DIRECTIONS - In the records below, find the line with "What OpenSCAD source" and the line with "bore_root_r = 15.9; // [15.5:0.1:16]"; return exactly those lines and every line between them.

┄┄┄┄┄┄┄┄┄┄┄┄┄┄┄┄┄┄┄┄

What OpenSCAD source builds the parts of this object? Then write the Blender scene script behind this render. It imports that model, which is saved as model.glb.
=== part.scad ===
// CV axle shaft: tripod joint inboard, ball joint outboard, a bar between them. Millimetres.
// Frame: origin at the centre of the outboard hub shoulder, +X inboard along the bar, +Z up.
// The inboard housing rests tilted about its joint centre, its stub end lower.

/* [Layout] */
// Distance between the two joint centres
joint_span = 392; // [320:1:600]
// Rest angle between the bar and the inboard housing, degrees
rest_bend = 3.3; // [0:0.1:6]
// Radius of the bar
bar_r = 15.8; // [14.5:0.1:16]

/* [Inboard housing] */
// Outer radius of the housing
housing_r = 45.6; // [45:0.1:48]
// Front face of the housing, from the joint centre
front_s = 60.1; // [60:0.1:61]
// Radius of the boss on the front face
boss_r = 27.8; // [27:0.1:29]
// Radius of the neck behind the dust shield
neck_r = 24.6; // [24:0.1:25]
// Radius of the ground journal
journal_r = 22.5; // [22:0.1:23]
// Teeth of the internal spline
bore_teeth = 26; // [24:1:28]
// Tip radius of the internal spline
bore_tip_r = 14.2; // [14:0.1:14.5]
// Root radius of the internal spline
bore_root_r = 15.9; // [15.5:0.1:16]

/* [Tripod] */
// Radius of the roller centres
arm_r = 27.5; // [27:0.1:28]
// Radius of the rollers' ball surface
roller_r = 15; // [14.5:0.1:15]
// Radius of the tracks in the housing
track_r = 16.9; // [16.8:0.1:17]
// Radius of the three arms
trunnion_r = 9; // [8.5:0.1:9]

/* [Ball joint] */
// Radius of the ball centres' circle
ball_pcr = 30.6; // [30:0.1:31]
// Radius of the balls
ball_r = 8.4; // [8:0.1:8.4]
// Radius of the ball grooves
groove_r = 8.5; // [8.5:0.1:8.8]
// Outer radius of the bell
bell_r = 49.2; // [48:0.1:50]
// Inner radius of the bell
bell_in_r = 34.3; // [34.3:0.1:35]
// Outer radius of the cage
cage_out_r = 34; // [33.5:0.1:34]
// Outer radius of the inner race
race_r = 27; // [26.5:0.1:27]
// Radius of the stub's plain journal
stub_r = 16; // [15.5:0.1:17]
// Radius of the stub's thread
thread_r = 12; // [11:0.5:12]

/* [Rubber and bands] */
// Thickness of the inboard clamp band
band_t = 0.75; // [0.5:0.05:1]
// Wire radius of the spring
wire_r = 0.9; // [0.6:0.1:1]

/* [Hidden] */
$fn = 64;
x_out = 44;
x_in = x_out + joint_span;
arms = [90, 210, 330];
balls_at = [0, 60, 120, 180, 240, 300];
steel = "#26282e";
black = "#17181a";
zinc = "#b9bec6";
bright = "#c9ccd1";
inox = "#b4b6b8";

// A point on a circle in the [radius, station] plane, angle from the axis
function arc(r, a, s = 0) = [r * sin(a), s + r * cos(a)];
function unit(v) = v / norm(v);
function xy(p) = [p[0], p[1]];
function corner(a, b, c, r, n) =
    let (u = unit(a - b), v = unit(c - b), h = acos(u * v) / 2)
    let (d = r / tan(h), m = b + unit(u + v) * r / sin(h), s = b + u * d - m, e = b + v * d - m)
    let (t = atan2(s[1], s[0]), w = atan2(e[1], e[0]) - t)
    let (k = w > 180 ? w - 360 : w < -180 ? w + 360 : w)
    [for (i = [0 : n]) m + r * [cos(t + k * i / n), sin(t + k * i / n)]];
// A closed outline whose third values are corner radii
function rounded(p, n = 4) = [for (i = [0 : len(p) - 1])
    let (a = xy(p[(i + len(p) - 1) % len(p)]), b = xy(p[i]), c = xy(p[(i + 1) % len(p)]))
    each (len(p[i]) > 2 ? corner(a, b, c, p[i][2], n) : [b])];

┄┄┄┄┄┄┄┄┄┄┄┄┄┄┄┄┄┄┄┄

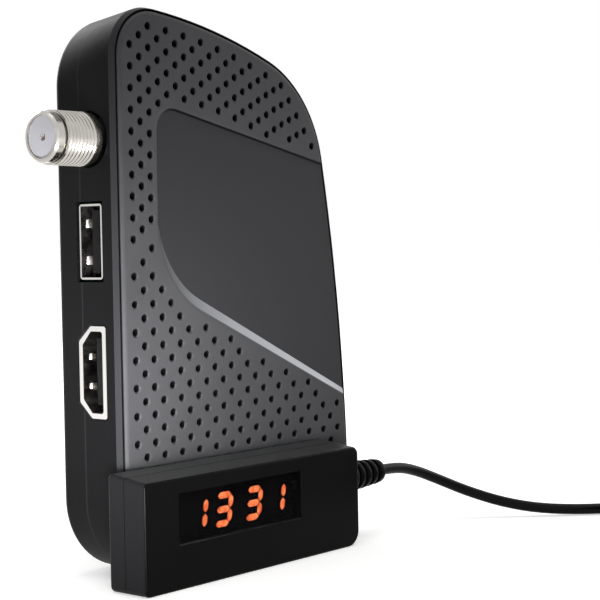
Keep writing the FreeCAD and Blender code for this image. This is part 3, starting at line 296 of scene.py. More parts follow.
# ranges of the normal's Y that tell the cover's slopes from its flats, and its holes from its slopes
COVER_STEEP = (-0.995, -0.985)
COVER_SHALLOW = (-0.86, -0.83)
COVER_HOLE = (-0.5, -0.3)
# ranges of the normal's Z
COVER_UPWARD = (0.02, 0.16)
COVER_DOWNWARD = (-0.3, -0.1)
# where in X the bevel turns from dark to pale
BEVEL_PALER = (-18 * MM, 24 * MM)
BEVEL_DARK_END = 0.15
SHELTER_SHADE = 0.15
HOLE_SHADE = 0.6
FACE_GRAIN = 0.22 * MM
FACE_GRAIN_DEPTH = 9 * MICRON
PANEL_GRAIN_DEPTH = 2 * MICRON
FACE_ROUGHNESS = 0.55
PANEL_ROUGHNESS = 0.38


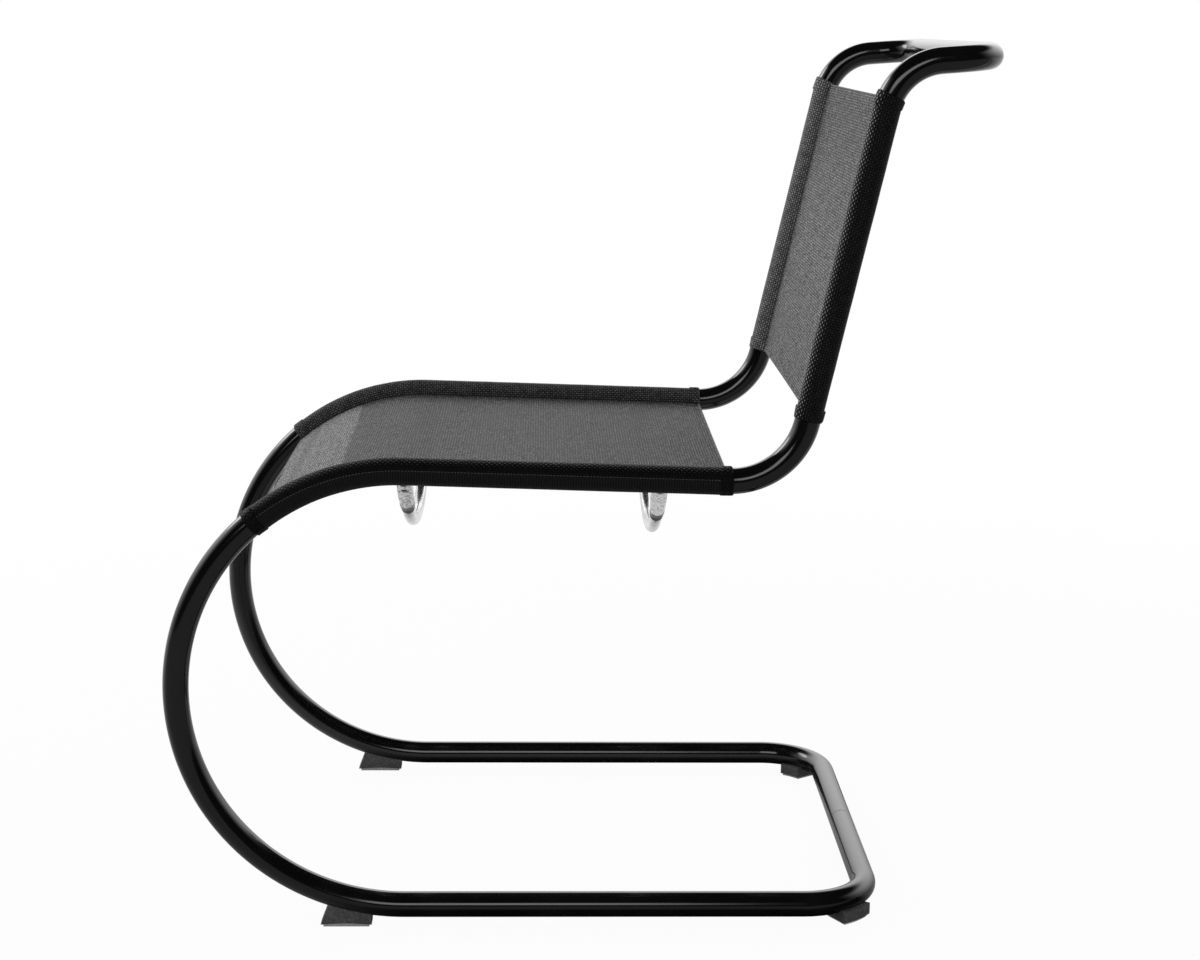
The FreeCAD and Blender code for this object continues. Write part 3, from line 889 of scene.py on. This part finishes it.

┄┄┄┄┄┄┄┄┄┄┄┄┄┄┄┄┄┄┄┄

OUTPUT OF THE EXERCISE -
What OpenSCAD source builds the parts of this object? Then write the Blender scene script behind this render. It imports that model, which is saved as model.glb.
=== part.scad ===
// CV axle shaft: tripod joint inboard, ball joint outboard, a bar between them. Millimetres.
// Frame: origin at the centre of the outboard hub shoulder, +X inboard along the bar, +Z up.
// The inboard housing rests tilted about its joint centre, its stub end lower.

/* [Layout] */
// Distance between the two joint centres
joint_span = 392; // [320:1:600]
// Rest angle between the bar and the inboard housing, degrees
rest_bend = 3.3; // [0:0.1:6]
// Radius of the bar
bar_r = 15.8; // [14.5:0.1:16]

/* [Inboard housing] */
// Outer radius of the housing
housing_r = 45.6; // [45:0.1:48]
// Front face of the housing, from the joint centre
front_s = 60.1; // [60:0.1:61]
// Radius of the boss on the front face
boss_r = 27.8; // [27:0.1:29]
// Radius of the neck behind the dust shield
neck_r = 24.6; // [24:0.1:25]
// Radius of the ground journal
journal_r = 22.5; // [22:0.1:23]
// Teeth of the internal spline
bore_teeth = 26; // [24:1:28]
// Tip radius of the internal spline
bore_tip_r = 14.2; // [14:0.1:14.5]
// Root radius of the internal spline
bore_root_r = 15.9; // [15.5:0.1:16]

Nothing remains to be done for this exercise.